The English expression “I am looking forward to” will be followed by a verb in the gerund (-ing), and German temporal adverbs like “Morgens” will push the verb before the subject, as in “Morgens gehe ich” and not “Morgens ich gehe”. Once the rule is known, it becomes unnatural to say it otherwise.
Verb conjugations and noun declensions in case-marking languages follow this predictive logic too. Without it, intuitive conjugation would be impossible, and every form would have to be memorised individually. You know that -AR verbs in Spanish follow the “o, as, a, amos, áis, an” pattern, with virtually no exceptions. And that to form the subjunctive, you simply replace a with e: “e, es, e, emos, éis, en”.
Semitic languages like Arabic and Hebrew rely almost exclusively on patterns. It takes considerable training to intuitively predict how words will change, but with sustained exposure and practice, it becomes relatively natural. For instance, the root k-t-v in Hebrew relates to writing, and from it emerge words like kotev, katav, ktiva, and mikhtav (compare with the Arabic root k-t-b, as in kitāb, “book”).

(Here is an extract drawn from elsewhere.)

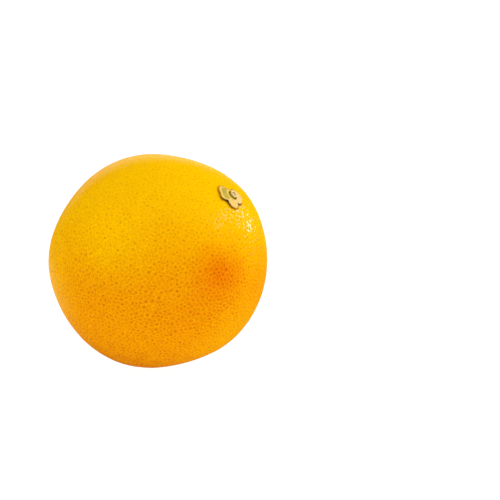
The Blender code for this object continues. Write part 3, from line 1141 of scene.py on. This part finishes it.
def add_camera():
    """The photograph's view: the camera looks straight ahead, past the fruit."""
    right = Vector((1, 0, 0))
    up = Vector((0, math.sin(CAMERA_RISE), math.cos(CAMERA_RISE)))
    toward = Vector((0, -math.cos(CAMERA_RISE), math.sin(CAMERA_RISE)))
    pixel = CAMERA_DISTANCE * SENSOR_WIDTH / (LENS * PICTURE_SIDE)
    fruit_right = (FRUIT_IN_PICTURE[0] - PICTURE_SIDE / 2) * pixel
    fruit_up = (PICTURE_SIDE / 2 - FRUIT_IN_PICTURE[1]) * pixel
    data = bpy.data.cameras.new("camera")
    data.lens = LENS
    data.sensor_width = SENSOR_WIDTH
    camera = add_object("camera", data)
    camera.location = MIDDLE + toward * CAMERA_DISTANCE - right * fruit_right - up * fruit_up
    camera.rotation_euler = (math.pi / 2 - CAMERA_RISE, 0, 0)
    bpy.context.scene.camera = camera


def add_softbox(name, softbox, power):
    """A soft lamp that faces the fruit and isn't itself seen, but for in the gloss if it
    shows there.
    """
    data = bpy.data.lights.new(name, "AREA")
    data.shape = "RECTANGLE"
    data.size = softbox.width
    data.size_y = softbox.height
    data.energy = power
    lamp = add_object(name, data)
    lamp.location = MIDDLE + softbox.direction.normalized() * softbox.distance
    lamp.rotation_mode = "QUATERNION"
    lamp.rotation_quaternion = softbox.direction.to_track_quat("Z", "Y")
    lamp.visible_camera = False
    lamp.visible_glossy = softbox.in_gloss


def add_daylight(strength, gloss_strength, backdrop_strength):
    """Even white light from all sides. It hardly shows in gloss, but for a bright patch
    behind the fruit.
    """
    world = bpy.data.worlds.new("daylight")
    world.use_nodes = True
    tree = world.node_tree
    way = add_node(tree, "TexCoord").outputs["Generated"]
    nearness = calculate_vector(tree, "DOT_PRODUCT", way, BACKDROP_DIRECTION.normalized())
    in_gloss = remap(tree, nearness, *BACKDROP_RANGE, gloss_strength, backdrop_strength)
    is_gloss = add_node(tree, "LightPath").outputs["Is Glossy Ray"]
    chosen = mix(tree, is_gloss, strength, in_gloss, kind="FLOAT")
    set_inputs(tree, tree.nodes["Background"], {"Color": (1, 1, 1), "Strength": chosen})
    bpy.context.scene.world = world


def add_floor(color, glow):
    bm = bmesh.new()
    bmesh.ops.create_circle(bm, cap_ends=True, segments=FLOOR_STEPS, radius=FLOOR_RADIUS)
    add_mesh_object("floor", bm, make_floor_material(color, glow))


class GRAPEFRUIT_OT_set_stage(Operator):
    """Set up the pale floor, the soft lights and the photograph's view"""

    bl_idname = "grapefruit.set_stage"
    bl_label = "Set Stage"

    def execute(self, context):
        look = context.scene.grapefruit_stage
        add_floor(look.floor, look.floor_glow)
        add_daylight(look.daylight, look.gloss_daylight, look.backdrop)
        for name, softbox in SOFTBOXES.items():
            add_softbox(name, softbox, getattr(look, f"{name}_power"))
        add_camera()
        context.scene.view_settings.view_transform = "Standard"
        return {"FINISHED"}


class VIEW3D_PT_grapefruit(Panel):
    bl_label = "Grapefruit"
    bl_space_type = "VIEW_3D"
    bl_region_type = "UI"
    bl_category = "Grapefruit"

    def draw(self, context):
        for operator, settings in PANEL_ROWS:
            box = self.layout.box()
            box.operator(operator.bl_idname)
            group = getattr(context.scene, settings)
            for name in group.__annotations__:
                box.prop(group, name)


PANEL_ROWS = (
    (GRAPEFRUIT_OT_make_rind, "grapefruit_rind"),
    (GRAPEFRUIT_OT_make_calyx, "grapefruit_calyx"),
    (GRAPEFRUIT_OT_make_stem_end, "grapefruit_stem"),
    (GRAPEFRUIT_OT_set_stage, "grapefruit_stage"),
)
SETTINGS = {
    "grapefruit_rind": RindSettings,
    "grapefruit_calyx": CalyxSettings,
    "grapefruit_stem": StemSettings,
    "grapefruit_stage": StageSettings,
}
CLASSES = (*SETTINGS.values(), *(operator for operator, _ in PANEL_ROWS), VIEW3D_PT_grapefruit)


def register():
    for item in CLASSES:
        bpy.utils.register_class(item)
    for name, settings in SETTINGS.items():
        setattr(bpy.types.Scene, name, PointerProperty(type=settings))


def unregister():
    for name in SETTINGS:
        delattr(bpy.types.Scene, name)
    for item in reversed(CLASSES):
        bpy.utils.unregister_class(item)


def main():
    register()
    build_groups()
    bpy.ops.grapefruit.make_rind()
    bpy.ops.grapefruit.make_calyx()
    bpy.ops.grapefruit.make_stem_end()
    bpy.ops.grapefruit.set_stage()


if __name__ == "__main__":
    main()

You may not be aware of it, but everything you say in your native language, and in the languages you have learned, relies on such patterns, whether or not you consciously recognise or acknowledge them. Success in speaking a foreign language largely depends on making these principles automatic, in order to lower the cognitive load required to produce longer and more complex sentences without effort. And your brain can finally stop micromanaging every syllable like an overcaffeinated supervisor.